Information supplied ::
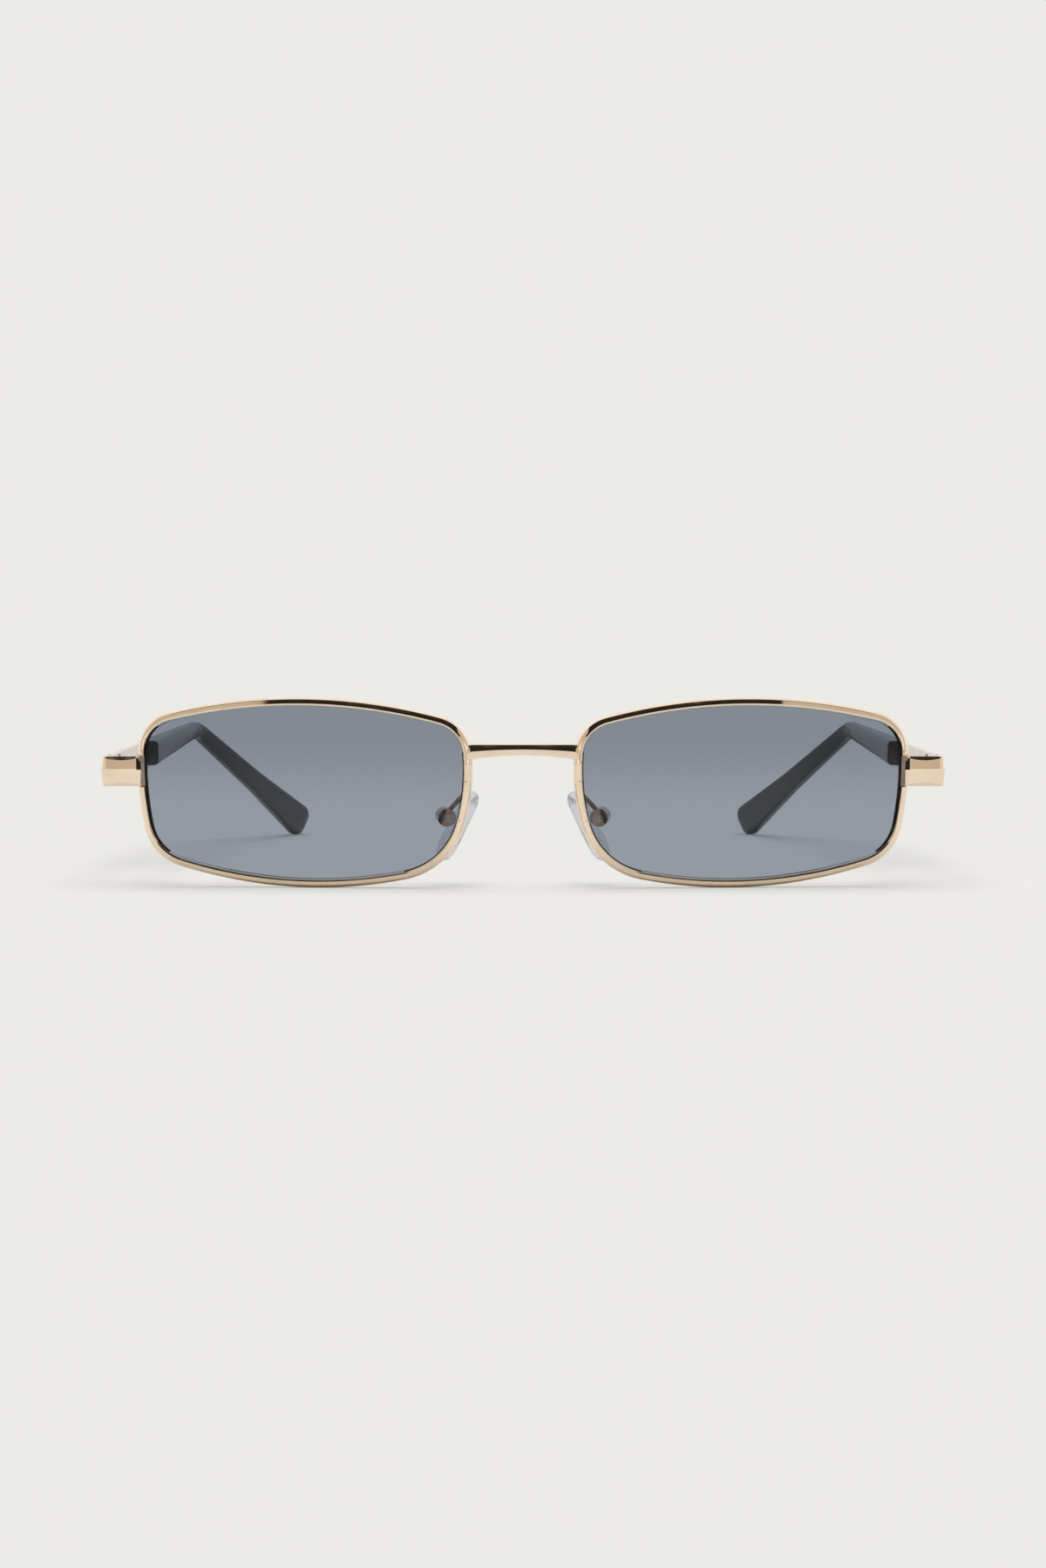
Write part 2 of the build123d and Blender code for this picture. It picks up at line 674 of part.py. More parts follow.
# Pad arm: a wire from the back of the rim's nasal side, back and then down to the top of the pad box
wire_root = eye_plane.from_local_coords(
    (eye_nasal - pad_arm_root_inset, pad_arm_root_height + eye_bottom, pad_arm_sink - rim_depth)
)
wire_turn = wire_root + Vector(-pad_arm_spread, pad_arm_reach, pad_arm_lift)
wire_end = pivot + pad_up * pad_arm_hold
with BuildPart() as right_pad_arm:
    with BuildLine() as wire_line:
        FilletPolyline(wire_root, wire_turn, wire_end, radius=pad_arm_bend_radius)
    wire = wire_line.wire()
    with BuildSketch(Plane(origin=wire @ 0, z_dir=wire % 0)):
        Circle(pad_arm_radius)
    sweep(path=wire)
    with BuildSketch(pivot_plane.offset(-box_half)):
        Circle(pad_box_radius)
    extrude(amount=2 * box_half, mode=Mode.SUBTRACT)
    add(right_rim.part, mode=Mode.SUBTRACT)
save_pair(right_pad_arm, "pad_arm")
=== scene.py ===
import math

import bpy
import bmesh
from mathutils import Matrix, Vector
from mathutils.bvhtree import BVHTree


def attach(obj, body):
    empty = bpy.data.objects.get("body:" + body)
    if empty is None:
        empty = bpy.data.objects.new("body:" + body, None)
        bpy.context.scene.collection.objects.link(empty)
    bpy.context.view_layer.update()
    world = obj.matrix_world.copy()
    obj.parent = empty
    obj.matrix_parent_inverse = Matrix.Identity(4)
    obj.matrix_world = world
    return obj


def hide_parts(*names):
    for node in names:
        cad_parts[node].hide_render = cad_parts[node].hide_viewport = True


# Narrow rectangle sunglasses with thin gold-plated rims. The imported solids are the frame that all
# else sits in: metres, the wearer's right at -X, the temples back along +Y.
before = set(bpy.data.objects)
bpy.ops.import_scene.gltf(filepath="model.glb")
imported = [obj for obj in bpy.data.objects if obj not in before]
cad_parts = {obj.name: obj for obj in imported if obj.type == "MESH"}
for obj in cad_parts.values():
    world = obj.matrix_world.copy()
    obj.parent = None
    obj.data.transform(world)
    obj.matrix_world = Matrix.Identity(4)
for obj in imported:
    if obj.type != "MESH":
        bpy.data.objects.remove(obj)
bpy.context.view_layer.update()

# The view that the picture was taken from: half a metre in front of the rims, a little above them
# and looking slightly down, through a long lens.
mm = 0.001
rims_front = -66.78 * mm
view_distance = 500 * mm
view_height = 43.9 * mm
view_drop = 3.022
lens_data = bpy.data.cameras.new("view")
lens_data.sensor_fit = "VERTICAL"
lens_data.sensor_height = 36
lens_data.lens = 69.19
lens_data.clip_start = 0.01
lens_data.clip_end = 50
view = bpy.data.objects.new("view", lens_data)
view.location = (0, rims_front - view_distance, view_height)
view.rotation_euler = (math.radians(90 - view_drop), 0, 0)
bpy.context.collection.objects.link(view)
bpy.context.scene.camera = view
bpy.context.scene.view_settings.view_transform = "Standard"


# Table top: one pale sheet of paper that runs out to the horizon and takes the soft contact shadows,
# which stay faint because the sheet glows a little towards the view. Polished metal and the lenses
# mirror it too, and there it dims towards the dark side of the room.
def new_material(name):
    """A material with an empty node tree and its output node."""
    material = bpy.data.materials.new(name)
    material.use_nodes = True
    material.node_tree.nodes.clear()
    output = material.node_tree.nodes.new("ShaderNodeOutputMaterial")
    return material, material.node_tree, output


def feed(tree, socket, value):
    """Links a socket to the value if that is a socket too, or else sets it."""
    if isinstance(value, bpy.types.NodeSocket):
        tree.links.new(value, socket)
    else:
        socket.default_value = value


def add_node(tree, kind, **inputs):
    """A node of this kind with its inputs set, by name or as linked sockets."""
    node = tree.nodes.new(kind)
    for name, value in inputs.items():
        feed(tree, node.inputs[name.replace("_", " ")], value)
    return node


def math_node(tree, operation, *values):
    """A math node's result for these values or sockets."""
    node = tree.nodes.new("ShaderNodeMath")
    node.operation = operation
    for socket, value in zip(node.inputs, values):
        feed(tree, socket, value)
    return node.outputs[0]


def edge_mask(tree, value, low, high):
    """0 below low and 1 above high, smooth between them. The other way round if low is above high."""
    ramp = tree.nodes.new("ShaderNodeMapRange")
    ramp.interpolation_type = "SMOOTHSTEP"
    for name, number in (("From Min", low), ("From Max", high), ("Value", value)):
        feed(tree, ramp.inputs[name], number)
    return ramp.outputs[0]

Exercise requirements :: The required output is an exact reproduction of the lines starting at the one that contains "sweep(path=wire)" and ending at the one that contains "bpy.data.objects.remove(obj)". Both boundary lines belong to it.

Final result ::
    sweep(path=wire)
    with BuildSketch(pivot_plane.offset(-box_half)):
        Circle(pad_box_radius)
    extrude(amount=2 * box_half, mode=Mode.SUBTRACT)
    add(right_rim.part, mode=Mode.SUBTRACT)
save_pair(right_pad_arm, "pad_arm")
=== scene.py ===
import math

import bpy
import bmesh
from mathutils import Matrix, Vector
from mathutils.bvhtree import BVHTree


def attach(obj, body):
    empty = bpy.data.objects.get("body:" + body)
    if empty is None:
        empty = bpy.data.objects.new("body:" + body, None)
        bpy.context.scene.collection.objects.link(empty)
    bpy.context.view_layer.update()
    world = obj.matrix_world.copy()
    obj.parent = empty
    obj.matrix_parent_inverse = Matrix.Identity(4)
    obj.matrix_world = world
    return obj


def hide_parts(*names):
    for node in names:
        cad_parts[node].hide_render = cad_parts[node].hide_viewport = True


# Narrow rectangle sunglasses with thin gold-plated rims. The imported solids are the frame that all
# else sits in: metres, the wearer's right at -X, the temples back along +Y.
before = set(bpy.data.objects)
bpy.ops.import_scene.gltf(filepath="model.glb")
imported = [obj for obj in bpy.data.objects if obj not in before]
cad_parts = {obj.name: obj for obj in imported if obj.type == "MESH"}
for obj in cad_parts.values():
    world = obj.matrix_world.copy()
    obj.parent = None
    obj.data.transform(world)
    obj.matrix_world = Matrix.Identity(4)
for obj in imported:
    if obj.type != "MESH":
        bpy.data.objects.remove(obj)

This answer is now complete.